DATA EXTRACT:

###

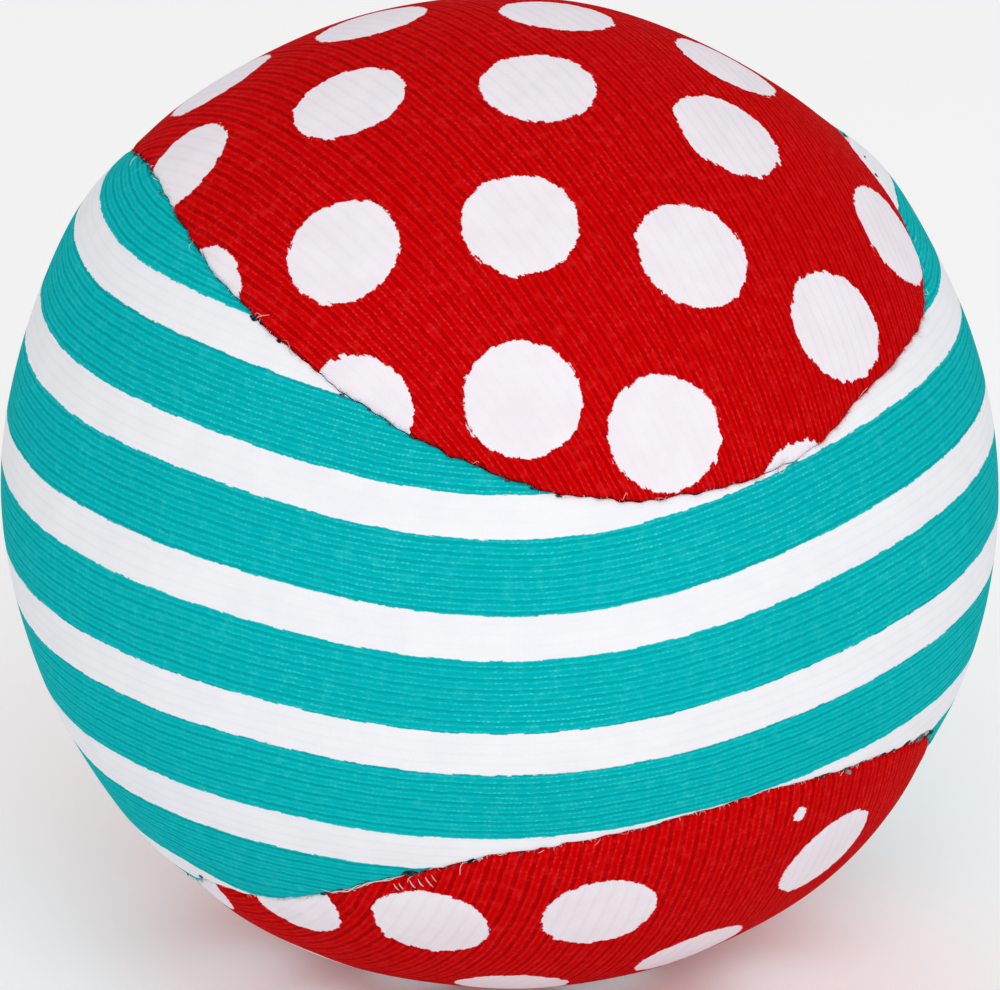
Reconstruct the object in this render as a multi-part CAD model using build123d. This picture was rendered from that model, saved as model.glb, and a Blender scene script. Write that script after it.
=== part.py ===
from build123d import *

import os
from math import cos, degrees, pi, radians, sin, sqrt

# Juggling ball, millimetres. The origin is the ball's centre. +Z points to the
# middle of the upper dotted lobe, -Y to the striped waist and +Y to the dotted
# waist. The ball rests on a small flattened face at its lowest point.

# ---- driving dimensions -------------------------------------------------------
ball_diameter = 63.0
rest_flat_depth = 1.03  # how far the resting face is pressed in

# laminate of each cover panel, from the outside inwards
knit_thickness = 0.5  # printed ribbed knit face
foam_thickness = 1.5  # dark foam sheet behind the knit
ply_clearance = 0.05  # glue film between two plies, left empty

# seam: a tennis-ball curve cut parallel to itself on both panels
seam_bend = 0.346  # share of the third harmonic, sets how narrow the waists are
seam_fullness = -0.019  # share of the fifth harmonic, fills out the lobes
seam_gap = 0.6  # between the two cut edges
seam_points = 96
seam_step = 1e-4  # of one turn, for finding which way the seam runs
saw_cut_overrun = 6.0  # the seam's cut reaches this far past the cover, both ways
bead_side_clearance = 0.03

# thread on the inside of the seam
stitch_length = 3.4
stitch_thread_diameter = 0.36
stitch_tilt = 24.0  # degrees either side of square to the seam
stitch_count = 128
closing_start = 0.50  # part of the way round the seam
closing_end = 0.575
closing_count = 10
closing_length = 3.6
closing_thread_diameter = 0.5

# inner pouch: two cups joined by a fin seam on the inside
pouch_clearance = 0.2  # from the inner pouch to the seam thread
pouch_thickness = 0.35
fin_width = 3.0
fin_play = 0.08  # between the two fins
needle_hole_diameter = 0.56
pouch_thread_diameter = 0.4
pouch_thread_bend = 0.28  # radius of the thread's middle where it turns into a hole
pouch_stitch_count = 36

# filling: short cylinder pellets on a loose close-packed lattice
pellet_diameter = 4.2
pellet_length = 3.6
pellet_play = 0.08
pellet_turns = (1.0, 1.7, 0.3)  # how fast each axis turns from one pellet to the next

ball_radius = ball_diameter / 2
foam_outer_radius = ball_radius - knit_thickness - ply_clearance
foam_inner_radius = foam_outer_radius - foam_thickness


def flattened_ball(radius):
    """A ball whose lowest point is pressed flat by the resting face."""
    block = Pos(0, 0, -2 * radius + rest_flat_depth) * Box(4 * radius, 4 * radius, 2 * radius)
    return Sphere(radius) - block


def layer(outer_radius, thickness):
    """A closed layer of even thickness, flattened with the ball."""
    return flattened_ball(outer_radius) - flattened_ball(outer_radius - thickness)


def seam_direction(turn):
    """Unit vector to the seam; turn runs from 0 to 1 once round the curve."""
    angle = 2 * pi * turn
    base = 1 - seam_bend
    u = base * cos(angle) + seam_bend * cos(3 * angle) + seam_fullness * cos(5 * angle)
    v = base * sin(angle) - seam_bend * sin(3 * angle) + seam_fullness * sin(5 * angle)
    w = 2 * sqrt(base * seam_bend) * sin(2 * angle)
    diagonal = sqrt(0.5)
    return Vector((v - u) * diagonal, -w, (u + v) * diagonal).normalized()


def seam_frame(turn):
    """Outward, along-seam and across-seam unit vectors at one point of the seam."""
    outward = seam_direction(turn)
    along = (seam_direction(turn + seam_step) - seam_direction(turn - seam_step)).normalized()
    return outward, along, outward.cross(along).normalized()


def seam_curve(offset, radius):
    """The seam moved sideways over the ball by offset, drawn at a given radius."""
    points = []
    for index in range(seam_points):
        outward, _, across = seam_frame(index / seam_points)
        swing = offset / ball_radius
        points.append((outward * cos(swing) + across * sin(swing)) * radius)
    return Edge.make_spline(points, periodic=True)


def seam_wall(width, inner_radius, outer_radius):
    """A ring that follows the seam, with radial sides."""
    corners = [
        seam_curve(-width / 2, inner_radius),
        seam_curve(-width / 2, outer_radius),
        seam_curve(width / 2, outer_radius),
        seam_curve(width / 2, inner_radius),
    ]
    sides = [
        Face.make_surface_from_curves(corners[index], corners[(index + 1) % 4])
        for index in range(4)
    ]
    return Solid(Shell(sides))


def split_along_seam(closed_layer):
    """Cut a layer at the seam: returns the striped panel, then the dotted panel."""
    saw_cut = seam_wall(
        seam_gap, foam_inner_radius - saw_cut_overrun, ball_radius + saw_cut_overrun
    )
    panels = (closed_layer - saw_cut).solids()
    if len(panels) != 2:
        raise ValueError(f"the seam should part a layer in two, not {len(panels)}")
    front = Vector(0, -ball_radius, 0)
    panels.sort(key=lambda panel: panel.distance_to(Vertex(front)))
    return panels[0], panels[1]


def thread_bar(centre, direction, length, diameter):
    """A straight run of thread."""
    return Plane(origin=centre, z_dir=direction) * Cylinder(diameter / 2, length)


def is_closing(turn):
    return closing_start <= turn % 1.0 <= closing_end


def seam_stitches():
    """Machine stitches that zigzag over the joint on the inside of the cover."""
    sagitta = (stitch_length / 2) ** 2 / (2 * foam_inner_radius)
    radius = foam_inner_radius - ply_clearance - stitch_thread_diameter / 2 - sagitta
    stitches = []
    for index in range(stitch_count):
        turn = index / stitch_count
        if is_closing(turn):
            continue
        outward, along, across = seam_frame(turn)
        tilt = radians(stitch_tilt) * (1 if index % 2 else -1)
        lie = across * cos(tilt) + along * sin(tilt)
        stitches.append(thread_bar(outward * radius, lie, stitch_length, stitch_thread_diameter))
    return stitches


def closing_stitches():
    """Hand stitches, square to the seam, where the ball was filled."""
    sagitta = (closing_length / 2) ** 2 / (2 * foam_inner_radius)
    radius = foam_inner_radius - ply_clearance - closing_thread_diameter / 2 - sagitta
    stitches = []
    for index in range(closing_count):
        share = (index + 0.5) / closing_count
        outward, _, across = seam_frame(closing_start + share * (closing_end - closing_start))
        stitches.append(thread_bar(outward * radius, across, closing_length, closing_thread_diameter))
    return stitches


thread_depth = (
    ply_clearance + closing_thread_diameter + (closing_length / 2) ** 2 / (2 * foam_inner_radius)
)
pouch_radius = foam_inner_radius - thread_depth - pouch_clearance
pouch_inner_radius = pouch_radius - pouch_thickness


def stitch_places(count, radius):
    """Points spaced evenly round the fin seam."""
    return [
        (degrees(2 * pi * index / count), radius)
        for index in range(count)
    ]


fin_hole_radius = pouch_inner_radius - fin_width / 2
hole_count = 2 * pouch_stitch_count


def needle_holes():
    """Every hole the needle left through the two fins."""
    tall = 4 * (pouch_thickness + fin_play)
    hole = Cylinder(needle_hole_diameter / 2, tall)
    return [
        Rot(0, 0, angle) * Pos(radius, 0, 0) * hole
        for angle, radius in stitch_places(hole_count, fin_hole_radius)
    ]


def pouch_half(upper):
    """One cup of the pouch with its fin turned inwards at the equator."""
    shell = layer(pouch_radius, pouch_thickness)
    low = fin_play / 2
    keep = Pos(0, 0, low + pouch_radius) * Box(
        4 * pouch_radius, 4 * pouch_radius, 2 * pouch_radius
    )
    ring_outer = pouch_radius - pouch_thickness / 2
    fin = Pos(0, 0, low + pouch_thickness / 2) * (
        Cylinder(ring_outer, pouch_thickness)
        - Cylinder(pouch_inner_radius - fin_width, pouch_thickness)
    )
    if not upper:
        keep = Rot(180, 0, 0) * keep
        fin = Rot(180, 0, 0) * fin
    return (shell & keep) + fin - needle_holes()


def pouch_stitches():
    """Running stitches: each one is a staple through two neighbouring holes."""
    fin_top = fin_play / 2 + pouch_thickness
    reach = fin_top + ply_clearance + pouch_thread_diameter / 2
    hole_angle = 360 / hole_count
    staples = []
    for index in range(pouch_stitch_count):
        side = 1 if index % 2 else -1
        first = 2 * index * hole_angle
        corners = []
        for angle in (first, first + hole_angle):
            x = fin_hole_radius * cos(radians(angle))
            y = fin_hole_radius * sin(radians(angle))
            corners.append((x, y))
        path = FilletPolyline(
            (*corners[0], -side * reach),
            (*corners[0], side * reach),
            (*corners[1], side * reach),
            (*corners[1], -side * reach),
            radius=pouch_thread_bend,
        )
        start = Plane(origin=(*corners[0], -side * reach), z_dir=(0, 0, side))
        staples.append(sweep(start * Circle(pouch_thread_diameter / 2), path=path))
    return staples


def pellets():
    """Short cylinders on a face-centred lattice, each turned its own way."""
    reach = sqrt((pellet_diameter / 2) ** 2 + (pellet_length / 2) ** 2)
    pitch = 2 * reach + pellet_play
    cell = pitch * sqrt(2)
    rows = int(pouch_inner_radius / cell * 2) + 1
    golden_turn = 360 * (sqrt(5) - 1) / 2
    room = pouch_inner_radius - reach - ply_clearance
    floor = -(pouch_inner_radius - rest_flat_depth) + reach + ply_clearance
    fin_edge = pouch_inner_radius - fin_width - reach
    fin_side = fin_play / 2 + pouch_thickness + pouch_thread_diameter + 2 * ply_clearance + reach
    pellet = Cylinder(pellet_diameter / 2, pellet_length)
    placed = []
    for i in range(-rows, rows + 1):
        for j in range(-rows, rows + 1):
            for k in range(-rows, rows + 1):
                if (i + j + k) % 2:
                    continue
                spot = Vector(i, j, k) * (cell / 2)
                by_fin = abs(spot.Z) < fin_side and sqrt(spot.X**2 + spot.Y**2) > fin_edge
                if spot.length > room or spot.Z < floor or by_fin:
                    continue
                turn = golden_turn * len(placed)
                lie = Rot(*(turn * rate for rate in pellet_turns))
                placed.append(Pos(spot) * lie * pellet)
    return placed


def write(node, solids):
    """One STEP file per node, as a group when the node has several solids."""
    solids = solids if isinstance(solids, list) else [solids]
    shape = solids[0] if len(solids) == 1 else Compound(children=solids)
    export_step(shape, f"parts/{node}.step")


os.makedirs("parts", exist_ok=True)

striped_knit, dotted_knit = split_along_seam(layer(ball_radius, knit_thickness))
write("striped_knit_panel", striped_knit)
write("dotted_knit_panel", dotted_knit)

striped_foam, dotted_foam = split_along_seam(layer(foam_outer_radius, foam_thickness))
write("striped_foam_backing", striped_foam)
write("dotted_foam_backing", dotted_foam)

bead_width = seam_gap - 2 * bead_side_clearance
write("seam_glue_bead", seam_wall(bead_width, foam_inner_radius, foam_outer_radius))

write("seam_stitches", seam_stitches())
write("closing_stitches", closing_stitches())

write("pouch_upper_half", pouch_half(upper=True))
write("pouch_lower_half", pouch_half(upper=False))
write("pouch_stitches", pouch_stitches())
write("filling_pellets", pellets())
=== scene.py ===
import math

import bmesh
import bpy
import numpy as np
from mathutils import Matrix, Vector, kdtree, noise


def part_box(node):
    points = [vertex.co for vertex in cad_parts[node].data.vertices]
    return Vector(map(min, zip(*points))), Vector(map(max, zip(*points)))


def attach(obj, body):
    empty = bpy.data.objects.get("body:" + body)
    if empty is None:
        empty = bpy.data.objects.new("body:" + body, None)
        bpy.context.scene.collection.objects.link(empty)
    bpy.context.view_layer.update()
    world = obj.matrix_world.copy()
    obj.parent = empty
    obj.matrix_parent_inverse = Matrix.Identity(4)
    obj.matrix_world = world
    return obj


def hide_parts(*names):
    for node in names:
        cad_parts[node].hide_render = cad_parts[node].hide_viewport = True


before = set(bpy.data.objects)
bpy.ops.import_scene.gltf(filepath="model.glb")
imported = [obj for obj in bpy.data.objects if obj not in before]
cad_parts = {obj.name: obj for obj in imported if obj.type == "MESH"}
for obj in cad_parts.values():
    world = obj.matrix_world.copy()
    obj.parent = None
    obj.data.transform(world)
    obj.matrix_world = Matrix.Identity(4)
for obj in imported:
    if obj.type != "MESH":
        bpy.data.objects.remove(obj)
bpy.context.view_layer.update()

# Looks of the juggling ball. Lengths are in metres, angles in degrees unless a
# name says otherwise. The ball's frame is the CAD frame: +Z is the middle of the
# upper dotted lobe, -Y the striped waist, +Y the dotted waist.

MM = 0.001
SEED = 20

# ---- sizes read from the frame ----
knit_low, knit_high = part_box("striped_knit_panel")
foam_low, foam_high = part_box("striped_foam_backing")
pouch_low, pouch_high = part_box("pouch_upper_half")
BALL_R = (knit_high.x - knit_low.x) / 2
FOAM_R = (foam_high.x - foam_low.x) / 2
POUCH_R = (pouch_high.x - pouch_low.x) / 2
FLOOR_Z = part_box("dotted_knit_panel")[0].z
FLAT_DEPTH = BALL_R + FLOOR_Z
KNIT_THICK = 0.5 * MM
FOAM_THICK = 1.5 * MM
FOAM_INNER_R = FOAM_R - FOAM_THICK
PLY_CLEARANCE = 0.05 * MM

# ---- seam curve, the same formula as the CAD ----
SEAM_BEND = 0.346
SEAM_FULLNESS = -0.019
SEAM_SAMPLES = 3000
KNIT_EDGE_GAP = 0.022 * MM  # from the seam line to each knit edge
FOAM_EDGE_GAP = 0.30 * MM

# Where the hand-made seam strays from its drawn line: how far round it, sideways
# shift, and the length of seam the shift is spread over.
SEAM_STRAYS = (
    (0.040, 0.30 * MM, 9 * MM),
    (0.100, -0.50 * MM, 7 * MM),
    (0.163, 1.30 * MM, 7 * MM),
    (0.197, -0.80 * MM, 6 * MM),
    (0.229, 1.80 * MM, 4.5 * MM),
    (0.570, -1.40 * MM, 7 * MM),
    (0.645, 0.85 * MM, 8 * MM),
    (0.738, -1.70 * MM, 4 * MM),
    (0.985, 0.35 * MM, 8 * MM),
)
SEAM_WANDER = 0.13 * MM  # restless wander of the cut, shared by both panels
TURN_STEP = 1e-4  # half the step used to find which way the seam runs

# ---- print and knit, in degrees over the ball or millimetres ----
DEG_MM = math.radians(1) * BALL_R / MM  # length of one degree over the ball, in mm
STRIPE_PERIOD_DEG = 14.43
STRIPE_PERIOD_MM = STRIPE_PERIOD_DEG * DEG_MM
STRIPE_WHITE_SHARE = 0.365
DOT_RADIUS = 3.57 * MM


def unit(vectors):
    return vectors / np.linalg.norm(vectors, axis=-1, keepdims=True)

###

DIRECTION: Produce the lines from the top of the listing through the "bead_side_clearance = 0.03" line exactly as they appear, with no additional output.

RESPONSE BELOW:
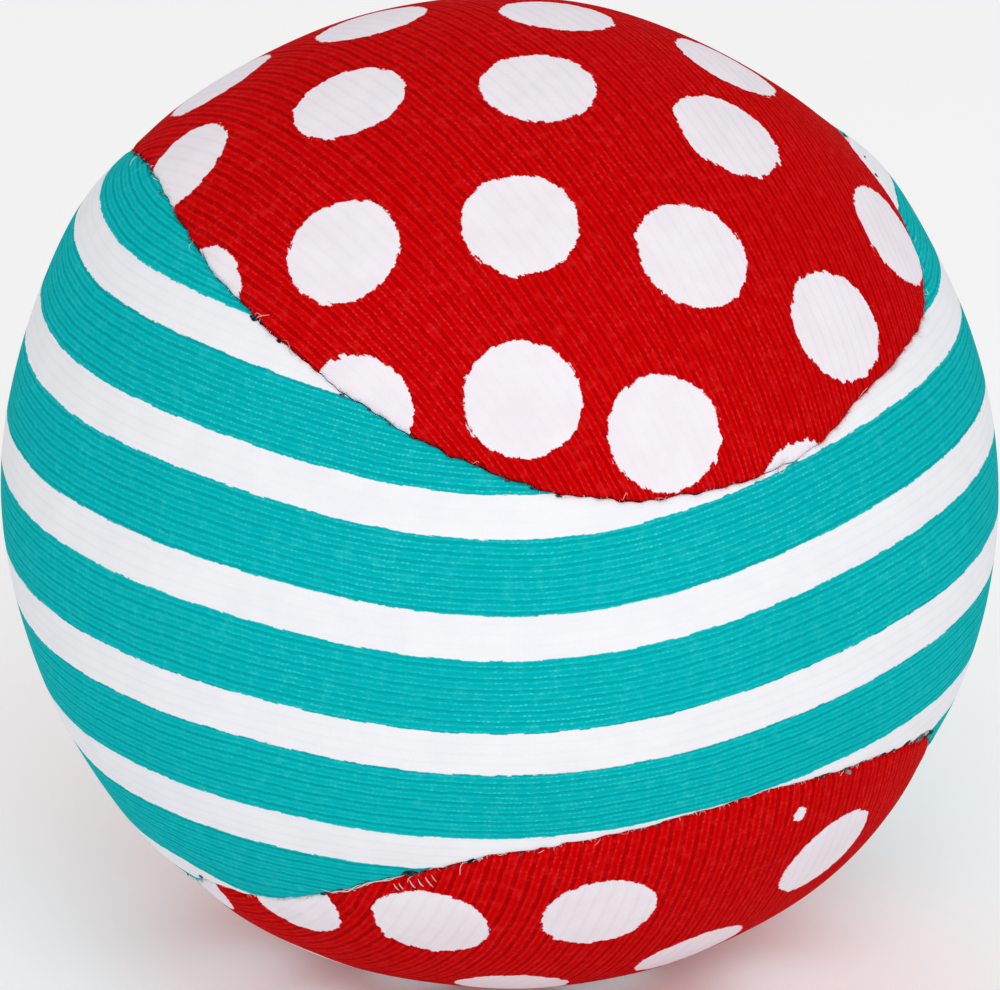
Reconstruct the object in this render as a multi-part CAD model using build123d. This picture was rendered from that model, saved as model.glb, and a Blender scene script. Write that script after it.
=== part.py ===
from build123d import *

import os
from math import cos, degrees, pi, radians, sin, sqrt

# Juggling ball, millimetres. The origin is the ball's centre. +Z points to the
# middle of the upper dotted lobe, -Y to the striped waist and +Y to the dotted
# waist. The ball rests on a small flattened face at its lowest point.

# ---- driving dimensions -------------------------------------------------------
ball_diameter = 63.0
rest_flat_depth = 1.03  # how far the resting face is pressed in

# laminate of each cover panel, from the outside inwards
knit_thickness = 0.5  # printed ribbed knit face
foam_thickness = 1.5  # dark foam sheet behind the knit
ply_clearance = 0.05  # glue film between two plies, left empty

# seam: a tennis-ball curve cut parallel to itself on both panels
seam_bend = 0.346  # share of the third harmonic, sets how narrow the waists are
seam_fullness = -0.019  # share of the fifth harmonic, fills out the lobes
seam_gap = 0.6  # between the two cut edges
seam_points = 96
seam_step = 1e-4  # of one turn, for finding which way the seam runs
saw_cut_overrun = 6.0  # the seam's cut reaches this far past the cover, both ways
bead_side_clearance = 0.03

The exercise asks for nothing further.